[Scripts that build objects]
⁂

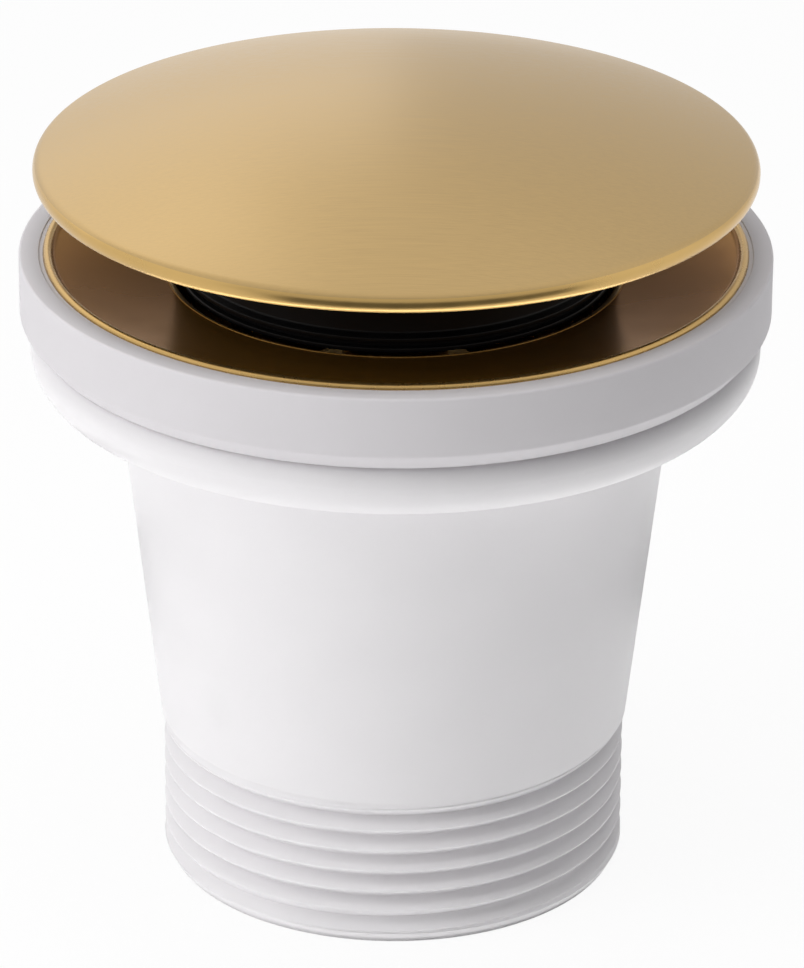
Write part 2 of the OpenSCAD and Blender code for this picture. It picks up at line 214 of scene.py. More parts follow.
class StageSettings(bpy.types.PropertyGroup):
    """Camera, floor and light"""

    elevation: angle("Elevation", "Angle at which the camera looks down", 24.73)
    roll: angle("Roll", "Turn of the camera about its own axis", 0.35)
    distance: length("Distance", "From the camera to the middle of the object", 650)
    aside: length("Aside", "How far the camera stands to the right of the axis", 0.75)
    aim: length("Aim", "Height at which the camera looks", 40.67)
    lens: number("Lens", "Focal length of the camera in mm", 235.5, least=1)
    key: number("Key", "Power of the soft light on the left in W", 2.8)
    top: number("Top", "Power of the soft light overhead in W", 6.5)
    table: number("Table", "Power of the soft light from the table top in W", 1.0)
    fill: number("Fill", "Strength of the light from all around", 0.05)
    floor_colour: colour("Floor", "Paint of the floor", "#F4F4F4")


def draw_outline(bm, runs, closed=False):
    """Draws a line in the XZ plane through corners and arcs, in millimetres and degrees."""
    ends = []
    rounded = []
    for run in runs:
        if isinstance(run, Corner):
            point = bm.verts.new((run.x * MM, 0, run.z * MM))
            ends.append((point, point))
            if run.round:
                rounded.append((point, run.round * MM))
            continue
        centre = Vector((run.x, 0, run.z)) * MM
        start = math.radians(run.start)
        first = bm.verts.new(centre + Vector((math.cos(start), 0, math.sin(start))) * run.radius * MM)
        swept = bmesh.ops.spin(
            bm,
            geom=[first],
            cent=centre,
            axis=(0, -1, 0),
            angle=math.radians(run.end - run.start),
            steps=max(2, round(abs(run.end - run.start) / run.step)),
        )
        ends.append((first, next(g for g in swept["geom_last"] if isinstance(g, bmesh.types.BMVert))))
    for before, after in zip(ends, ends[1:] + (ends[:1] if closed else [])):
        bm.edges.new((before[1], after[0]))
    for point, radius in rounded:
        one, other = ((e.other_vert(point).co - point.co) for e in point.link_edges)
        bmesh.ops.bevel(
            bm,
            geom=[point],
            offset=radius / math.tan(one.angle(other) / 2),
            offset_type="OFFSET",
            segments=ROUND_STEPS,
            profile=0.5,
            affect="VERTICES",
            material=-1,
        )
    bmesh.ops.remove_doubles(bm, verts=bm.verts, dist=WELD)


def turn(bm, steps=TURN_STEPS):
    """Spins an outline a full turn about the part's axis."""
    bmesh.ops.spin(
        bm,
        geom=bm.verts[:] + bm.edges[:],
        cent=(0, 0, 0),
        axis=(0, 0, 1),
        angle=math.tau,
        steps=steps,
        use_merge=True,
    )
    bmesh.ops.remove_doubles(bm, verts=bm.verts, dist=WELD)


def turned(runs):
    """A closed ring or dome: an outline spun a full turn."""
    bm = bmesh.new()
    draw_outline(bm, runs, closed=runs[0].x > 0)
    turn(bm)
    return bm


def add_bar(bm, size, centre, turn_z, bevel):
    """Adds a bar with rounded edges that reaches out from the axis; its sizes are in millimetres."""
    bar = bmesh.ops.create_cube(bm, size=1)["verts"]
    bmesh.ops.scale(bm, vec=Vector(size) * MM, verts=bar)
    bmesh.ops.translate(bm, vec=Vector(centre) * MM, verts=bar)
    bmesh.ops.rotate(bm, cent=(0, 0, 0), matrix=Matrix.Rotation(turn_z, 3, "Z"), verts=bar)
    edges = list({e for v in bar for e in v.link_edges})
    bmesh.ops.bevel(
        bm,
        geom=edges,
        offset=bevel * MM,
        offset_type="OFFSET",
        segments=3,
        profile=0.5,
        affect="EDGES",
        material=-1,
    )


def to_mesh(bm, name):
    """The mesh of a finished shape."""
    mesh = bpy.data.meshes.new(name)
    bm.to_mesh(mesh)
    bm.free()
    return mesh


def join(bm, other):
    """Adds another shape to the first."""
    mesh = to_mesh(other, "joined")
    bm.from_mesh(mesh)
    bpy.data.meshes.remove(mesh)


def add_object(name, data):
    """Puts a mesh, a lamp or a camera in the scene."""
    item = bpy.data.objects.new(name, data)
    bpy.context.scene.collection.objects.link(item)
    return item


def finish_piece(bm, name, body, material, node):
    """Makes the shape a smooth-shaded object that stands for a CAD node and rides on its body."""
    bmesh.ops.recalc_face_normals(bm, faces=bm.faces)
    mesh = to_mesh(bm, name)
    mesh.shade_smooth()
    mesh.set_sharp_from_angle(angle=CREASE)
    mesh.materials.append(material)
    piece = add_object(name, mesh)
    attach(piece, body)
    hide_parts(node)
    return piece


def dress(material, *nodes):
    """Gives a finish to CAD nodes that show as they are."""
    for name in nodes:
        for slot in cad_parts[name].material_slots:
            slot.material = material


def add_node(tree, kind, sockets=(), **settings):
    """Adds a node with its settings and links.

    Sockets maps each input to a value, or to the output or node that feeds it."""
    node = tree.nodes.new(kind)
    for name, value in settings.items():
        setattr(node, name, value)
    for key, value in dict(sockets).items():
        if isinstance(value, bpy.types.Node):
            value = value.outputs[0]
        if isinstance(value, bpy.types.NodeSocket):
            tree.links.new(value, node.inputs[key])
        else:
            node.inputs[key].default_value = value
    return node


def empty_material(name):
    """A material without nodes, and its tree."""
    material = bpy.data.materials.new(name)
    material.use_nodes = True
    material.node_tree.nodes.clear()
    return material, material.node_tree


def new_material(name, **shader):
    """A material with a Principled shader whose constant inputs are set."""
    material, tree = empty_material(name)
    names = {key: key.replace("_", " ").title().replace("Ior", "IOR") for key in shader}
    inputs = {names[key]: value for key, value in shader.items()}
    principled = add_node(tree, "ShaderNodeBsdfPrincipled", inputs)
    add_node(tree, "ShaderNodeOutputMaterial", {"Surface": principled.outputs["BSDF"]})
    return material, tree, principled


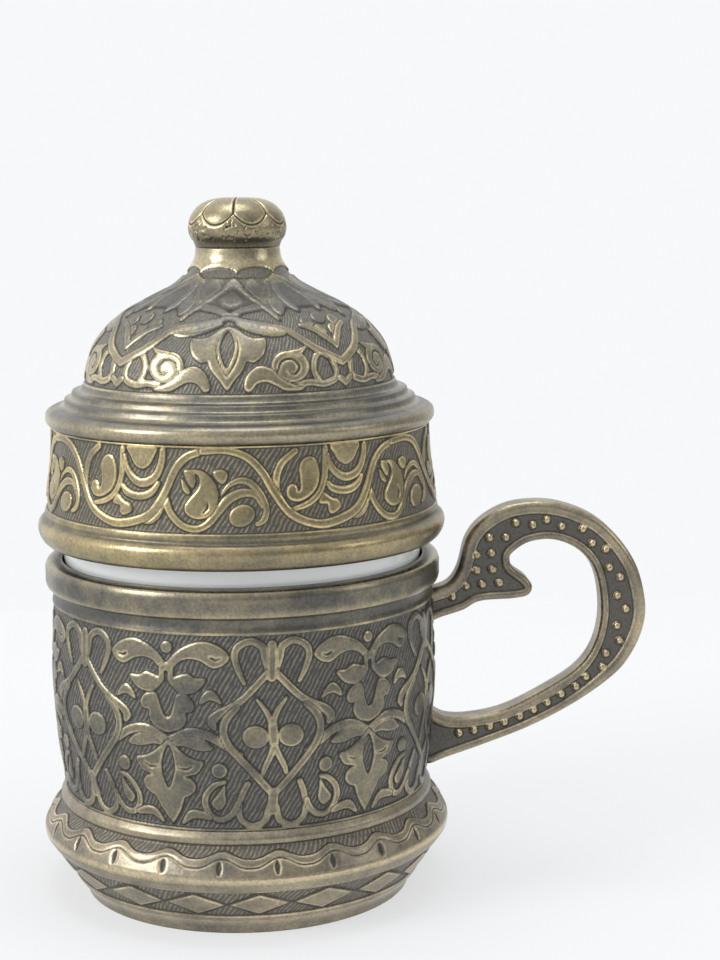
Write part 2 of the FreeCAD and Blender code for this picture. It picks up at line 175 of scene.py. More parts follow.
def profileOf(runs):
    # every run is sampled evenly by length; the runs join end to end
    pieces = []
    for rows, points in runs:
        line = curveThrough(points, 12) if len(points) > 2 else np.array(points, float)
        length = np.concatenate([[0], np.cumsum(np.hypot(*np.diff(line[:, :2], axis=0).T))])
        even = np.linspace(0, length[-1], rows + 1)
        sampled = np.stack([np.interp(even, length, line[:, part]) for part in range(3)], 1)
        pieces.append(sampled if not pieces else sampled[1:])
    line = np.concatenate(pieces)
    along = np.concatenate([[0], np.cumsum(np.hypot(*np.diff(line[:, :2], axis=0).T))])
    return line, along


def buildMesh(name, points, faces, corners, values):
    # faces is a list of index arrays, all faces of one array having as many corners
    mesh = bpy.data.meshes.new(name)
    mesh.vertices.add(len(points))
    mesh.vertices.foreach_set("co", (points * mm).astype(np.float32).ravel())
    mesh.loops.add(sum(part.size for part in faces))
    mesh.loops.foreach_set("vertex_index", np.concatenate([part.ravel() for part in faces]).astype(np.int32))
    sizes = np.concatenate([np.full(len(part), part.shape[1]) for part in faces])
    mesh.polygons.add(len(sizes))
    mesh.polygons.foreach_set("loop_start", np.concatenate([[0], np.cumsum(sizes)[:-1]]).astype(np.int32))
    mesh.update(calc_edges=True)
    layer = mesh.uv_layers.new(name="inMillimetres")
    placed = np.concatenate([part.reshape(-1, 2) for part in corners])
    layer.data.foreach_set("uv", placed.astype(np.float32).ravel())
    for label, given in values.items():
        attribute = mesh.attributes.new(label, "FLOAT", "POINT")
        attribute.data.foreach_set("value", given.astype(np.float32).ravel())
    mesh.shade_smooth()
    if mesh.validate(verbose=False):
        print(name, "had faults that were mended")
    piece = bpy.data.objects.new(name, mesh)
    bpy.context.scene.collection.objects.link(piece)
    return piece


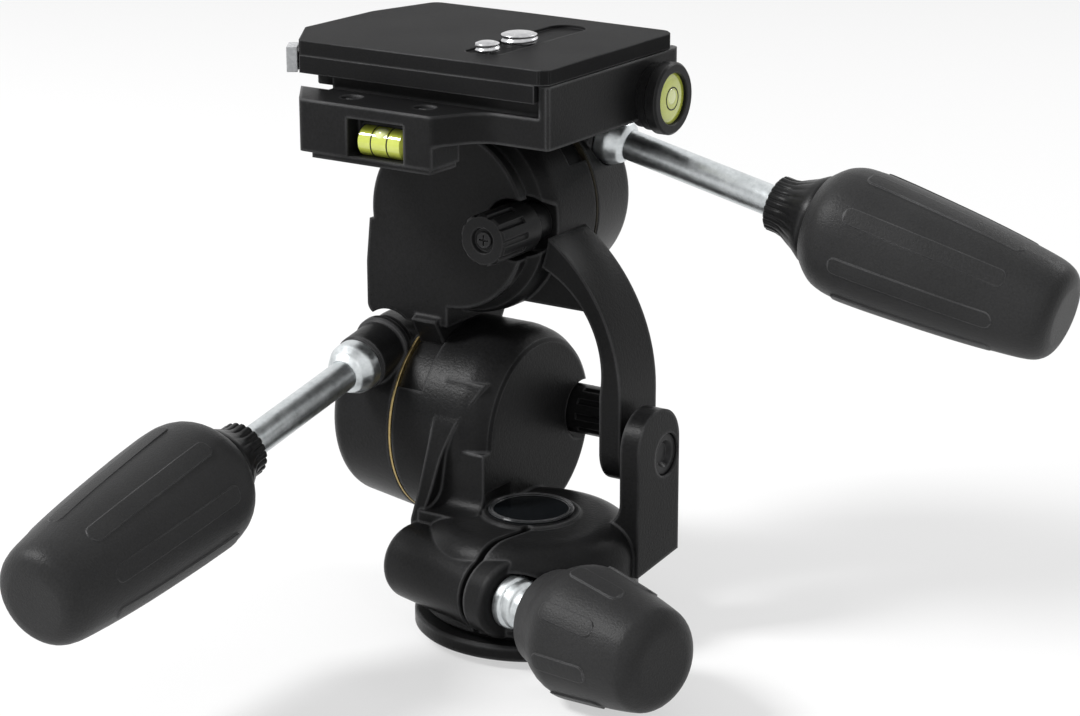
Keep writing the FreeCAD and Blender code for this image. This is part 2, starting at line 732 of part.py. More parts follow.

⁂

• Objective:
Filter the records, keeping only lines that contain "body", and show those lines.

• Exercise answer:
def finish_piece(bm, name, body, material, node):
    """Makes the shape a smooth-shaded object that stands for a CAD node and rides on its body."""
    attach(piece, body)